### What is expected
Would you quote the material below from its first line through the line containing "faces straight up.", exactly and with both ends included?

### Provided data
>>>
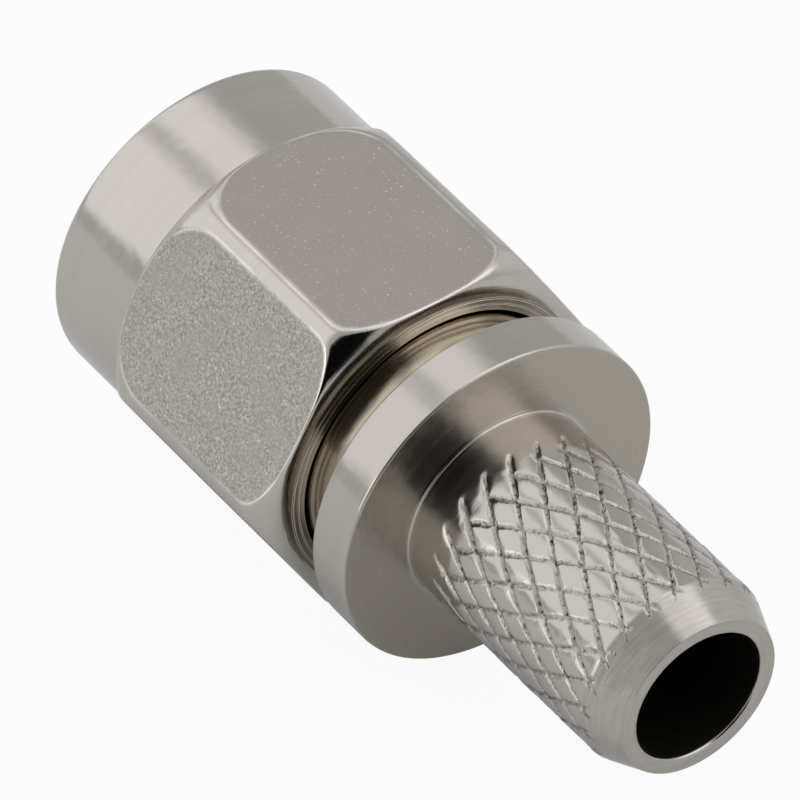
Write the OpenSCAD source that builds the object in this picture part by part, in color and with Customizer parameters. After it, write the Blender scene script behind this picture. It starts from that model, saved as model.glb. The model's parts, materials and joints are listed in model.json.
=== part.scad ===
// Coaxial crimp plug with a threaded coupling nut, for a thin flexible cable.
// The connector's axis is X. The mating reference plane is at X = 0, the cable
// leaves towards +X, and a flat of the nut's hexagon faces straight up.

/* [Coupling nut] */
// Hexagon size across its flats
hex_af = 8; // [7:0.1:11]
// Depth turned off each of the hexagon's corners
corner_turning = 0.07; // [0:0.01:0.3]
// Length of the hexagon, with the rounding at both of its ends
hex_len = 6; // [5:0.05:8]
// Length of the long rounding on the hexagon's front corners
front_round_len = 1.65; // [1:0.05:3]
// Depth of that rounding, at the radius
front_round_depth = 0.8; // [0.7:0.05:1.2]
// Length of the rounding on the hexagon's rear corners
rear_round_len = 0.85; // [0.4:0.05:1.2]
// Depth of that rounding, at the radius
rear_round_depth = 0.8; // [0.3:0.05:0.9]
// How far the round collar in front of the hexagon lies inside the flats
collar_inset = 0.07; // [0:0.01:0.3]
// Length of the collar
collar_len = 2.5; // [1.5:0.1:4]
// Break on the collar's front edge
collar_break = 0.18; // [0:0.02:0.3]
// Bore of the coupling thread, at the crests of the thread
thread_minor_d = 5.7; // [5.58:0.01:5.74]
// Nominal diameter of the coupling thread
thread_major_d = 6.35; // [6.3:0.01:6.6]
// Depth of the countersink that leads into the thread
mouth_len = 0.4; // [0.2:0.05:0.8]
// How far the countersink's rim stands outside the thread, at the radius
mouth_margin = 0.1; // [0:0.02:0.2]
// How far the thread stops short of the gasket
thread_relief = 0.35; // [0.2:0.05:0.6]
// How far the nut's mouth stands in front of the mating plane
nut_reach = 2.95; // [2:0.05:4]
// Gap between the nut and the flange behind it
nut_to_flange = 1.15; // [0.6:0.05:3]

/* [Retaining ring] */
// Thickness of the split ring along the axis
ring_w = 0.6; // [0.4:0.05:0.8]
// Radial width of the ring's section
ring_section = 0.6; // [0.4:0.05:0.7]
// Gap of the split, as an angle
ring_gap_angle = 30; // [10:5:60]
// Distance from the mating plane to the middle of the ring
ring_at = 3.7; // [3.6:0.05:4.2]
// Axial travel of the nut each way
nut_float = 0.08; // [0.02:0.01:0.15]

/* [Body] */
// Outside diameter of the outer contact sleeve
sleeve_d = 4.57; // [4.5:0.01:4.6]
// Diameter of the barrel that the nut turns on
barrel_d = 6.56; // [6.4:0.02:6.7]
// Diameter of the flange
flange_d = 8; // [7:0.1:10]
// Thickness of the flange
flange_w = 1.14; // [0.8:0.02:2]
// Break on the flange's edges
flange_break = 0.07; // [0:0.01:0.2]
// Diameter of the crimp tube
tube_d = 4.7; // [4.2:0.05:5.5]
// Length of the crimp tube behind the flange
tube_len = 7.05; // [5:0.05:12]
// Length of the tube's tapered end
taper_len = 1.01; // [0.5:0.01:2]
// Wall of the tube at its end face
end_wall = 0.36; // [0.15:0.01:0.6]
// Bore of the crimp tube, for the cable's inner insulation
cable_bore_d = 3.175; // [2.8:0.005:3.4]
// Width of the flange's and barrel's smallest steps
small_break = 0.05; // [0:0.01:0.1]

/* [Gasket] */
// Thickness of the gasket
gasket_w = 0.8; // [0.5:0.05:1]
// Between the gasket's rim and the nut round it, at the radius
gasket_clearance = 0.43; // [0.2:0.01:0.6]
// Distance from the mating plane to the gasket's front face
gasket_at = 1.95; // [1.9:0.05:2.1]

/* [Insulator and centre contact] */
// Diameter of the insulator
insulator_d = 4.1; // [3.9:0.01:4.2]
// Length of the insulator
insulator_len = 3.9; // [3.5:0.1:4.5]
// Diameter of the contact's body
contact_d = 1.27; // [1.1:0.01:1.3]
// Diameter of the contact's pin
pin_d = 0.914; // [0.9:0.002:0.94]
// How far the pin stands in front of the mating plane
pin_reach = 2.05; // [1.9:0.05:2.3]
// Length of the pin's pointed tip
pin_tip_len = 0.35; // [0.2:0.05:0.5]
// Diameter of the flat on the pin's tip
pin_tip_d = 0.3; // [0.1:0.05:0.5]
// Diameter of the contact's seating collar
seat_d = 1.9; // [1.6:0.05:2.2]
// Length of the contact's seating collar
seat_len = 0.5; // [0.3:0.05:0.8]
// Bore of the cup that takes the cable's centre conductor
cup_d = 0.95; // [0.9:0.01:1]
// Depth of the cup
cup_len = 2.2; // [1.5:0.1:2.5]

/* [Clearances] */
// Between the nut's rear bore and the barrel, at the radius
nut_clearance = 0.1; // [0.05:0.01:0.15]
// Round the ring in its two grooves, at the radius
ring_clearance = 0.07; // [0.03:0.01:0.12]
// Between the ring and each side of the nut's groove
ring_side_clearance = 0.03; // [0.01:0.01:0.05]
// Between the insulator or contact and its bore, at the radius
seat_clearance = 0.015; // [0.005:0.005:0.03]

/* [Hidden] */
$fn = 96;

nickel = "#96918a";
// Overshoot that lets a cut run clear of the face it opens
cut = 0.5;

// Stations along the axis
nut_front = -nut_reach;
hex_front = nut_front + collar_len;
nut_rear = hex_front + hex_len;
flange_front = nut_rear + nut_to_flange;
flange_rear = flange_front + flange_w;
tube_end = flange_rear + tube_len;
barrel_front = gasket_at + gasket_w;
relief_front = gasket_at - thread_relief;

// Radii
corner_r = hex_af / 2 / cos(30) - corner_turning;
collar_r = hex_af / 2 - collar_inset;
// The front rounding is part of an ellipse that starts at the collar's radius
front_round_angle = asin(1 - (corner_r - collar_r) / front_round_depth);
front_round_end = hex_front + front_round_len * cos(front_round_angle);
nut_bore_r = barrel_d / 2 + nut_clearance;
gasket_r = nut_bore_r - gasket_clearance;
tube_end_r = cable_bore_d / 2 + end_wall;
mouth_r = thread_major_d / 2 + mouth_margin;
// The ring shares its section between the barrel's groove and the nut's
ring_outer_r = nut_bore_r + ring_section / 2 - ring_clearance;
ring_inner_r = ring_outer_r - ring_section;
nut_groove_r = ring_outer_r + ring_clearance;
body_groove_r = ring_inner_r - ring_clearance;
// The nut carries the ring along, and the body's groove lets both float
nut_groove_w = ring_w + 2 * ring_side_clearance;
body_groove_w = nut_groove_w + 2 * nut_float;
body_bore_r = insulator_d / 2 + seat_clearance;
contact_bore_r = contact_d / 2 + seat_clearance;
seat_bore_r = seat_d / 2 + seat_clearance;

// A solid of revolution about the X axis, from points given as [x, radius]
module turned(points) {
    rotate([90, 0, 90])
        rotate_extrude()
            polygon([for (p = points) [p[1], p[0]]]);
}

// A round rod along X, from one station to another
module rod(r, from, to) {
    translate([from, 0, 0])
        rotate([0, 90, 0])
            cylinder(h = to - from, r = r);
}

// A flat ring round the X axis, centred at a station
module washer_shape(outer_r, inner_r, width, at) {
    difference() {
        rod(outer_r, at - width / 2, at + width / 2);
        rod(inner_r, at - width / 2 - cut, at + width / 2 + cut);
    }
}

// The hexagon bar with a pair of flats square to Z
module hex_bar() {
    translate([hex_front, 0, 0])
        rotate([0, 90, 0])
            rotate([0, 0, 90])
                cylinder(h = hex_len, d = hex_af / cos(30), $fn = 6);
}

// The lathe's envelope that rounds the hexagon's corners at both ends
module hex_envelope() {
    turned([
        [hex_front, 0],
        [hex_front, collar_r],
        for (t = [0.125:0.125:1]) let(a = front_round_angle + t * (90 - front_round_angle)) [
            front_round_end - front_round_len * cos(a),
            corner_r - front_round_depth * (1 - sin(a))
        ],
        for (a = [90:-15:0]) [
            nut_rear - rear_round_len * (1 - cos(a)),
            corner_r - rear_round_depth * (1 - sin(a))
        ],
        [nut_rear, 0]
    ]);
}

module nut_blank() {
    intersection() {
        hex_bar();
        hex_envelope();
    }
    turned([
        [nut_front, 0],
        [nut_front, collar_r - collar_break],
        [nut_front + collar_break, collar_r],
        [hex_front, collar_r],
        [hex_front, 0]
    ]);
}

module coupling_nut() {
    color(nickel)
        difference() {
            nut_blank();
            rod(thread_minor_d / 2, nut_front - cut, nut_rear + cut);
            turned([
                [nut_front - cut, 0],
                [nut_front - cut, mouth_r],
                [nut_front, mouth_r],
                [nut_front + mouth_len, thread_minor_d / 2],
                [nut_front + mouth_len, 0]
            ]);
            rod(nut_bore_r, relief_front, nut_rear + cut);
            rod(nut_groove_r, ring_at - nut_groove_w / 2, ring_at + nut_groove_w / 2);
        }
}

module retaining_ring() {
    color("#b08d57")
        difference() {
            washer_shape(ring_outer_r, ring_inner_r, ring_w, ring_at);
            rotate([90, 0, 90])
                translate([0, 0, ring_at - ring_w])
                    linear_extrude(2 * ring_w)
                        polygon([
                            [0, 0],
                            for (s = [-1, 1]) 2 * ring_outer_r
                                * [cos(90 + s * ring_gap_angle / 2), sin(90 + s * ring_gap_angle / 2)]
                        ]);
        }
}

module connector_body() {
    color(nickel)
        difference() {
            union() {
                rod(sleeve_d / 2, 0, barrel_front + cut);
                turned([
                    [barrel_front, 0],
                    [barrel_front, barrel_d / 2 - small_break],
                    [barrel_front + small_break, barrel_d / 2],
                    [flange_front, barrel_d / 2],
                    [flange_front, flange_d / 2 - flange_break],
                    [flange_front + flange_break, flange_d / 2],
                    [flange_rear - flange_break, flange_d / 2],
                    [flange_rear, flange_d / 2 - flange_break],
                    [flange_rear, 0]
                ]);
                rod(tube_d / 2, flange_rear - cut, tube_end - taper_len);
                turned([
                    [tube_end - taper_len, 0],
                    [tube_end - taper_len, tube_d / 2],
                    [tube_end - small_break, tube_end_r],
                    [tube_end, tube_end_r - small_break],
                    [tube_end, 0]
                ]);
            }
            rod(body_bore_r, -cut, insulator_len);
            rod(cable_bore_d / 2, insulator_len - cut, tube_end + cut);
            difference() {
                rod(barrel_d, ring_at - body_groove_w / 2, ring_at + body_groove_w / 2);
                rod(body_groove_r, ring_at - body_groove_w, ring_at + body_groove_w);
            }
        }
}

module gasket() {
    color("#b5452f")
        washer_shape(gasket_r, sleeve_d / 2, gasket_w, gasket_at + gasket_w / 2);
}

module insulator() {
    color("white")
        difference() {
            rod(insulator_d / 2, 0, insulator_len);
            rod(contact_bore_r, -cut, insulator_len + cut);
            rod(seat_bore_r, insulator_len - seat_len, insulator_len + cut);
        }
}

module centre_contact() {
    color("#d8b04a")
        difference() {
            union() {
                turned([
                    [-pin_reach, 0],
                    [-pin_reach, pin_tip_d / 2],
                    [-pin_reach + pin_tip_len, pin_d / 2],
                    [0, pin_d / 2],
                    [0, 0]
                ]);
                rod(contact_d / 2, 0, insulator_len);
                rod(seat_d / 2, insulator_len - seat_len, insulator_len);
            }
            rod(cup_d / 2, insulator_len - cup_len, insulator_len + cut);
        }
}

coupling_nut();
retaining_ring();
connector_body();
gasket();
insulator();
centre_contact();
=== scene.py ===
"""Coaxial crimp plug: the visual model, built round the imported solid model.

Every length is in metres, in the frame of the solid model: the connector's axis is X, the cable
leaves towards +X, and the plug lies on one of the nut's flats.
"""
import json
from math import acos, asin, cos, hypot, pi, radians, sin

import bpy
import numpy as np
from mathutils import Matrix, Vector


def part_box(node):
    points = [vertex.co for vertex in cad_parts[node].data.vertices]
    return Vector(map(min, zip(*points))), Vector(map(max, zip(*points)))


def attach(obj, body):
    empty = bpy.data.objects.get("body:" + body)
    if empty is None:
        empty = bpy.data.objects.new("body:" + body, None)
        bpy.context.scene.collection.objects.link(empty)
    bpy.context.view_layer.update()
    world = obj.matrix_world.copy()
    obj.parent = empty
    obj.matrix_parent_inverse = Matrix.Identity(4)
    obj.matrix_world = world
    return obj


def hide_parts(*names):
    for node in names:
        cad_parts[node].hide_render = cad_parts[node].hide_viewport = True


bl_info = {
    "name": "Coaxial Crimp Plug",
    "version": (1, 0, 0),
    "blender": (4, 5, 0),
    "location": "View3D > Sidebar > Plug",
    "description": "Builds a nickel plated coaxial crimp plug, its parts and a plain studio",
    "category": "Add Mesh",
}

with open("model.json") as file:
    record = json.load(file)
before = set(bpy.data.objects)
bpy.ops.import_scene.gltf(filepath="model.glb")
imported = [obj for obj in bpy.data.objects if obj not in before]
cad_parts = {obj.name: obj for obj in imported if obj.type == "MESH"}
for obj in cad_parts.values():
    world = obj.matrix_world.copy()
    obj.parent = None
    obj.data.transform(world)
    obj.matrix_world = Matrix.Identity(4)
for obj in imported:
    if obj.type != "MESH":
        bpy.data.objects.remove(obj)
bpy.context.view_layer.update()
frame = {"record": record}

MM = 0.001
MICRON = 0.001 * MM
# The gap between neighbouring rings of a turned shape, and the unit of soft borders.
FINE = 20 * MICRON
NUT_LOW, NUT_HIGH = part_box("coupling_nut")
BODY_LOW, BODY_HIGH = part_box("connector_body")
RING_LOW, RING_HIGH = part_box("retaining_ring")
GASKET_LOW, GASKET_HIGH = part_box("gasket")
INSULATOR_LOW, INSULATOR_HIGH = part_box("insulator")
CONTACT_LOW, CONTACT_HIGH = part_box("centre_contact")
MOUNTS = {mount["name"]: mount for mount in frame["record"]["mounts"]}


def mount_size(name, key="r_mm"):
    """A size of one of the record's mounts, in metres: its radius unless told otherwise."""
    return MOUNTS[name]["dims"][key] * MM


# ---- settings


def length(name, description, millimetres):
    """A property that holds a length, given here in millimetres."""
    return bpy.props.FloatProperty(
        name=name, description=description, default=millimetres * MM, unit="LENGTH", precision=6
    )


def angle(name, description, degrees):
    """A property that holds an angle, given here in degrees."""
    return bpy.props.FloatProperty(
        name=name, description=description, default=radians(degrees), subtype="ANGLE"
    )


def count(name, description, default):
    """A property that holds a whole number."""
    return bpy.props.IntProperty(name=name, description=description, default=default, min=1)


def colour(name, description, default):
    """A property that holds a linear colour."""
    return bpy.props.FloatVectorProperty(
        name=name, description=description, default=default, subtype="COLOR", size=3
    )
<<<
### Worked answer
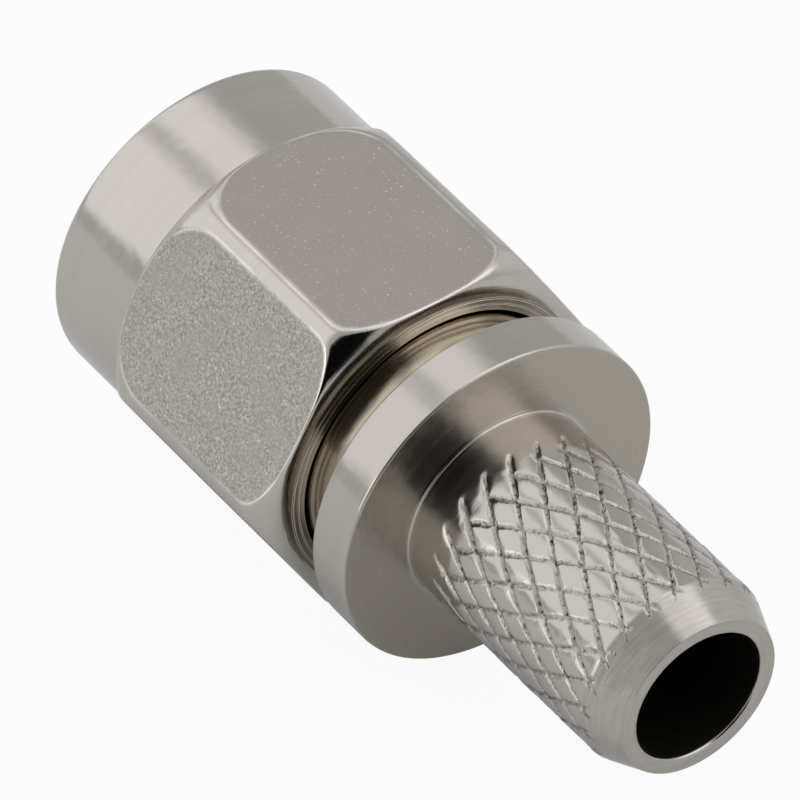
Write the OpenSCAD source that builds the object in this picture part by part, in color and with Customizer parameters. After it, write the Blender scene script behind this picture. It starts from that model, saved as model.glb. The model's parts, materials and joints are listed in model.json.
=== part.scad ===
// Coaxial crimp plug with a threaded coupling nut, for a thin flexible cable.
// The connector's axis is X. The mating reference plane is at X = 0, the cable
// leaves towards +X, and a flat of the nut's hexagon faces straight up.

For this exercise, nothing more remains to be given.